■ **Goal**: Produce the listing below again, exactly as shown.

■ **3D code data**:
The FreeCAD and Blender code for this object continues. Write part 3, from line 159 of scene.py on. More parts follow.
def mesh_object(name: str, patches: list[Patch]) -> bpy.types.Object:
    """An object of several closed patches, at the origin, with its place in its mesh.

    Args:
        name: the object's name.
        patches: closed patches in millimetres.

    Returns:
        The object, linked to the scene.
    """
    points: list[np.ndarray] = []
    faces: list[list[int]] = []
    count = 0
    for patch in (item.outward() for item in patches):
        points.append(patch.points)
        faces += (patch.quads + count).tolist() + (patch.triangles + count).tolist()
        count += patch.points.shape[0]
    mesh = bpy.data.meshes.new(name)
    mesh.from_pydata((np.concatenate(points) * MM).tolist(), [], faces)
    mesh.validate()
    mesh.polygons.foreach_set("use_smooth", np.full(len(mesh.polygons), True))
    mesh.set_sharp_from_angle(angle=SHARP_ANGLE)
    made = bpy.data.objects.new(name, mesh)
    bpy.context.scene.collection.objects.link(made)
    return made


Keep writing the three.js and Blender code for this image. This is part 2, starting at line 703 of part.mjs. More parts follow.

■ **Output for this exercise**:
The FreeCAD and Blender code for this object continues. Write part 3, from line 159 of scene.py on. More parts follow.
def mesh_object(name: str, patches: list[Patch]) -> bpy.types.Object:
    """An object of several closed patches, at the origin, with its place in its mesh.

    Args:
        name: the object's name.
        patches: closed patches in millimetres.

    Returns:
        The object, linked to the scene.
    """
    points: list[np.ndarray] = []
    faces: list[list[int]] = []
    count = 0
    for patch in (item.outward() for item in patches):
        points.append(patch.points)
        faces += (patch.quads + count).tolist() + (patch.triangles + count).tolist()
        count += patch.points.shape[0]
    mesh = bpy.data.meshes.new(name)
    mesh.from_pydata((np.concatenate(points) * MM).tolist(), [], faces)
    mesh.validate()
    mesh.polygons.foreach_set("use_smooth", np.full(len(mesh.polygons), True))
    mesh.set_sharp_from_angle(angle=SHARP_ANGLE)
    made = bpy.data.objects.new(name, mesh)
    bpy.context.scene.collection.objects.link(made)
    return made


Keep writing the three.js and Blender code for this image. This is part 2, starting at line 703 of part.mjs. More parts follow.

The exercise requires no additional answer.